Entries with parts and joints
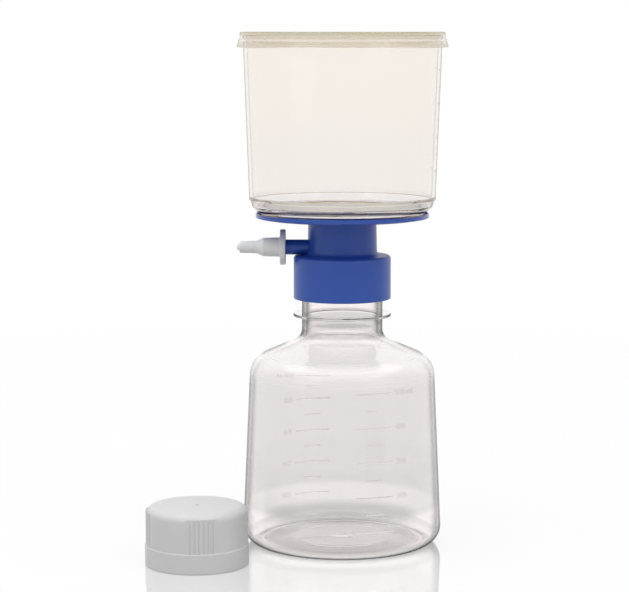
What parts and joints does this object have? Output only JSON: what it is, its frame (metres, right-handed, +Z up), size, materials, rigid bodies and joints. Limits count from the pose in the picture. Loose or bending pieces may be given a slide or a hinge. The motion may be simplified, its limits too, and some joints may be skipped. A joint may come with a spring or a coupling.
{
  "type": "vacuum filtration unit",
  "caption": "Clear funnel with lift-off lid on a blue holder with side arm, screwed onto a clear receiver bottle; the bottle's ribbed cap stands beside it.",
  "frame": {"origin": "centre of the bottle's standing ring, in the plane that the unit stands on", "axes": "+Z up along the axis of bottle, holder and funnel; the side arm and hose adapter point along -X; -Y is the front, where the cap stands"},
  "size_m": [0.1428, 0.1214, 0.2476],
  "materials": {
    "clear_bottle": "clear moulded plastic, glossy",
    "clear_funnel": "clear moulded plastic with a faint cream tint, glossy",
    "blue_plastic": "semi-gloss blue moulded plastic",
    "grey_plastic": "satin light grey moulded plastic",
    "natural_plastic": "satin, slightly translucent grey-white plastic",
    "membrane_white": "matt white microporous film",
    "gasket_rubber": "matt white elastomer",
    "cotton": "loose white fibre"
  },
  "bodies": {
    "bottle_body": {"bottle": "clear_bottle", "cap": "grey_plastic"},
    "seal": {"neck_gasket": "gasket_rubber"},
    "head": {"filter_holder": "blue_plastic", "hose_adapter": "natural_plastic", "cotton_plug": "cotton", "membrane": "membrane_white", "funnel": "clear_funnel"},
    "cover": {"lid": "clear_funnel"}
  },
  "joints": [
    {"name": "head_rise", "type": "slide", "parent": "bottle_body", "child": "seal", "axis": [0, 0, 1], "range_m": [0, 0.01376]},
    {"name": "head_turn", "type": "hinge", "parent": "seal", "child": "head", "pos_m": [0, 0, 0.15], "axis": [0, 0, 1], "range_deg": [0, 990]},
    {"name": "lid_lift", "type": "slide", "parent": "head", "child": "cover", "axis": [0, 0, 1], "range_m": [0, 0.03]}
  ],
  "couplings": [
    {"joint": "head_rise", "follows": "head_turn", "m_per_rad": 0.00079577}
  ]
}
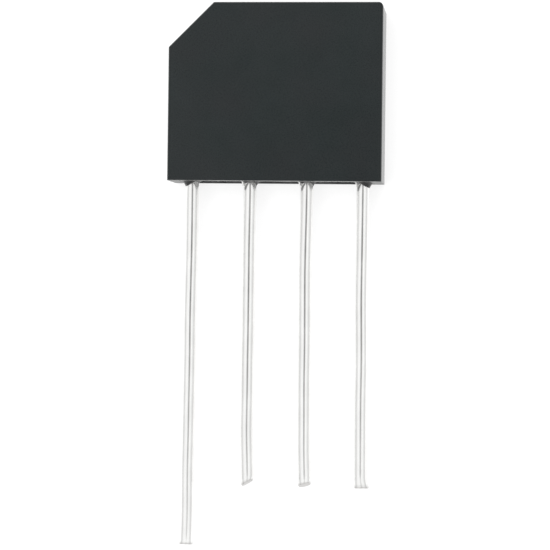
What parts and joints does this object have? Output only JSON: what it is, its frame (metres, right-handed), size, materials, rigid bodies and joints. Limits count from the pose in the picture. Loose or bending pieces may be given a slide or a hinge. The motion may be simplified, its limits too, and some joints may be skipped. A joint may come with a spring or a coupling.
{
  "type": "bridge rectifier",
  "caption": "In-line bridge rectifier: a flat black case with one cut corner, filled with epoxy, and a row of straight tinned wire leads, the positive one longest.",
  "frame": {"origin": "centre of the case's back face, which the part lies on", "axes": "+X along the row of leads, away from the positive lead; +Y along the leads, towards the closed end of the case; +Z out of the front face"},
  "size_m": [0.019, 0.0483, 0.006],
  "materials": {
    "case_plastic": "matt moulded black plastic with softly rounded edges",
    "epoxy": "glossy black potting epoxy",
    "tinned_wire": "bright tinned copper wire with faint drawing lines",
    "silicon": "dark polished silicon",
    "solder": "satin solder"
  },
  "bodies": {
    "root": {"case": "case_plastic", "epoxy_fill": "epoxy", "plus_lead": "tinned_wire", "ac_lead_1": "tinned_wire", "ac_lead_2": "tinned_wire", "minus_lead": "tinned_wire", "diode_chip_1": "silicon", "diode_chip_2": "silicon", "diode_chip_3": "silicon", "diode_chip_4": "silicon", "cathode_solder_1": "solder", "cathode_solder_2": "solder", "cathode_solder_3": "solder", "cathode_solder_4": "solder", "anode_solder_1": "solder", "anode_solder_2": "solder", "anode_solder_3": "solder", "anode_solder_4": "solder"}
  },
  "joints": []
}
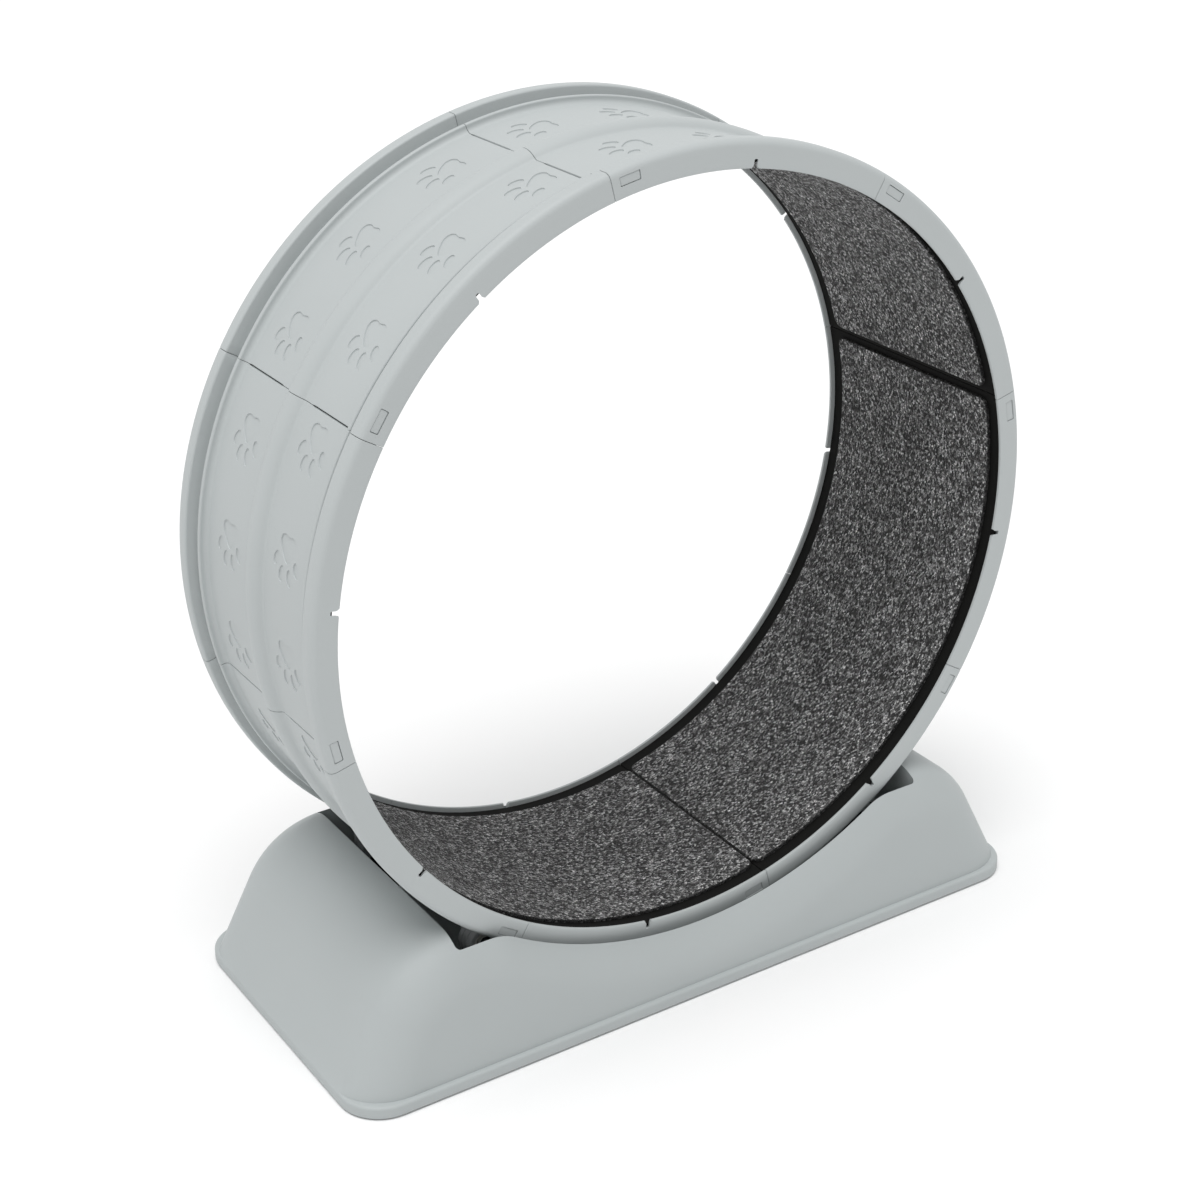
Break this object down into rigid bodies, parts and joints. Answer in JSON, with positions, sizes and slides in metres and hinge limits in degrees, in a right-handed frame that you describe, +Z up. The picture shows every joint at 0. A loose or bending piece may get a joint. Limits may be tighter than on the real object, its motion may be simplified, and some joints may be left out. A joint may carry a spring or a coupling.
{
  "type": "cat exercise wheel",
  "caption": "Cat running wheel: a snap-together ring of moulded segments, lined with carpet, that turns on rollers in a moulded base with a saddle and a long well.",
  "frame": {"origin": "on the floor under the middle of the wheel: the middle of the bounding box's bottom", "axes": "+Z up, the longest way; Y along the wheel's axis, the shortest way, with the wheel's seam windows at both faces; X along the base"},
  "size_m": [0.8, 0.358, 0.85],
  "materials": {
    "ring_plastic": "satin moulded plastic, light cool grey",
    "base_plastic": "satin moulded plastic, light cool grey",
    "backing_rubber": "matt black foam rubber sheet",
    "carpet": "dark grey heather needle-punch carpet",
    "bracket_plastic": "black moulded plastic",
    "hub_plastic": "natural nylon",
    "pin_steel": "turned steel",
    "roller_rubber": "mid grey rubber",
    "foot_rubber": "black rubber"
  },
  "bodies": {
    "base": {"base_shell": "base_plastic", "rubber_feet": "foot_rubber", "roller_bracket_front_left": "bracket_plastic", "roller_bracket_front_right": "bracket_plastic", "roller_bracket_rear_left": "bracket_plastic", "roller_bracket_rear_right": "bracket_plastic", "roller_pin_front_left": "pin_steel", "roller_pin_front_right": "pin_steel", "roller_pin_rear_left": "pin_steel", "roller_pin_rear_right": "pin_steel"},
    "wheel": {"wheel_segment_1": "ring_plastic", "wheel_segment_2": "ring_plastic", "wheel_segment_3": "ring_plastic", "wheel_segment_4": "ring_plastic", "wheel_segment_5": "ring_plastic", "wheel_segment_6": "ring_plastic", "wheel_segment_7": "ring_plastic", "wheel_segment_8": "ring_plastic", "mat_backing_1": "backing_rubber", "mat_backing_2": "backing_rubber", "mat_backing_3": "backing_rubber", "mat_backing_4": "backing_rubber", "carpet_1": "carpet", "carpet_2": "carpet", "carpet_3": "carpet", "carpet_4": "carpet"},
    "roller_front_left": {"roller_hub_front_left": "hub_plastic", "roller_tyre_front_left": "roller_rubber"},
    "roller_front_right": {"roller_hub_front_right": "hub_plastic", "roller_tyre_front_right": "roller_rubber"},
    "roller_rear_left": {"roller_hub_rear_left": "hub_plastic", "roller_tyre_rear_left": "roller_rubber"},
    "roller_rear_right": {"roller_hub_rear_right": "hub_plastic", "roller_tyre_rear_right": "roller_rubber"}
  },
  "joints": [
    {"name": "wheel_spin", "type": "hinge", "parent": "base", "child": "wheel", "pos_m": [0, 0, 0.45], "axis": [0, 1, 0], "continuous": true},
    {"name": "roller_front_left_spin", "type": "hinge", "parent": "base", "child": "roller_front_left", "pos_m": [-0.23, -0.108, 0.10902], "axis": [0, 1, 0], "continuous": true},
    {"name": "roller_front_right_spin", "type": "hinge", "parent": "base", "child": "roller_front_right", "pos_m": [0.23, -0.108, 0.10902], "axis": [0, 1, 0], "continuous": true},
    {"name": "roller_rear_left_spin", "type": "hinge", "parent": "base", "child": "roller_rear_left", "pos_m": [-0.23, 0.108, 0.10902], "axis": [0, 1, 0], "continuous": true},
    {"name": "roller_rear_right_spin", "type": "hinge", "parent": "base", "child": "roller_rear_right", "pos_m": [0.23, 0.108, 0.10902], "axis": [0, 1, 0], "continuous": true}
  ],
  "couplings": [
    {"joint": "roller_front_left_spin", "follows": "wheel_spin", "ratio": -21.833},
    {"joint": "roller_front_right_spin", "follows": "wheel_spin", "ratio": -21.833},
    {"joint": "roller_rear_left_spin", "follows": "wheel_spin", "ratio": -21.833},
    {"joint": "roller_rear_right_spin", "follows": "wheel_spin", "ratio": -21.833}
  ]
}
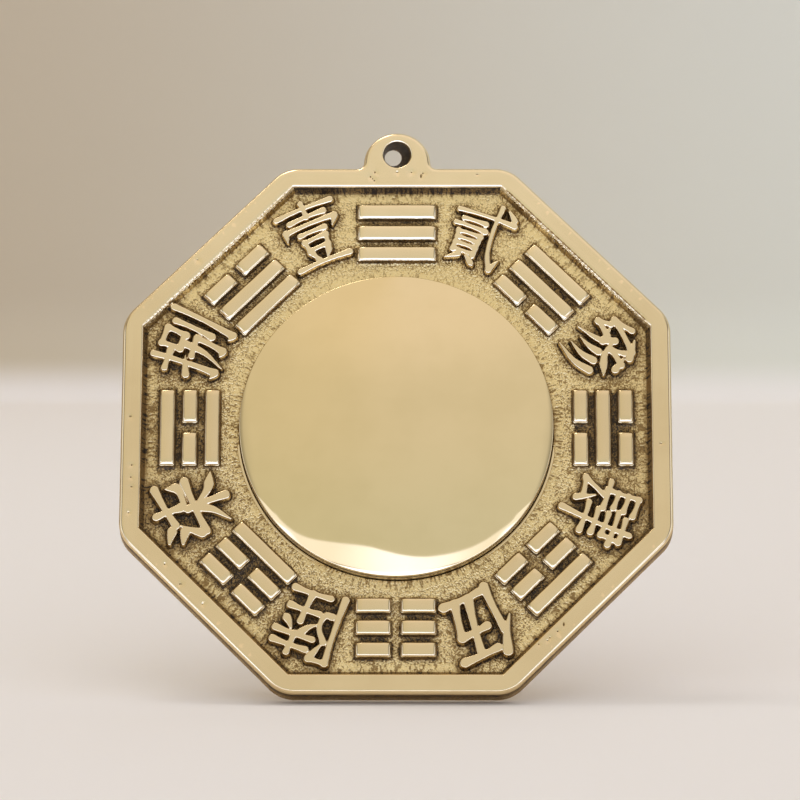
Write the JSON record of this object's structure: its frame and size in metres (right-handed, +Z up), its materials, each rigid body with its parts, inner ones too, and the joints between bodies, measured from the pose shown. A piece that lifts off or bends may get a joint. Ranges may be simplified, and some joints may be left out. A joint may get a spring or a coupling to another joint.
{
  "type": "bagua mirror",
  "caption": "Octagonal cast brass bagua wall mirror: domed polished mirror disc seated in a sunk grainy field of raised trigram bars, with a polished rim and a drilled hanging lug.",
  "frame": {"origin": "centre of the octagon on the plaque's flat back face", "axes": "+Z up the plaque towards the hanging lug, -Y out of the polished front, +Y into the wall behind it, +X to the right as seen from the front"},
  "size_m": [0.1, 0.0104, 0.107],
  "materials": {
    "cast_brass": "sand-cast brass, polished on its raised tops and dark with patina in its hollows",
    "polished_brass": "turned and mirror-polished brass",
    "resin_bond": "cured resin adhesive, hidden under the disc"
  },
  "bodies": {
    "root": {"cast_plaque": "cast_brass", "mirror_disc": "polished_brass", "mirror_bond": "resin_bond"}
  },
  "joints": []
}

* Directions for this task: Search the entries for the string "What" and collect each line that has it.

* Full answer:
What parts and joints does this object have? Output only JSON: what it is, its frame (metres, right-handed, +Z up), size, materials, rigid bodies and joints. Limits count from the pose in the picture. Loose or bending pieces may be given a slide or a hinge. The motion may be simplified, its limits too, and some joints may be skipped. A joint may come with a spring or a coupling.
What parts and joints does this object have? Output only JSON: what it is, its frame (metres, right-handed), size, materials, rigid bodies and joints. Limits count from the pose in the picture. Loose or bending pieces may be given a slide or a hinge. The motion may be simplified, its limits too, and some joints may be skipped. A joint may come with a spring or a coupling.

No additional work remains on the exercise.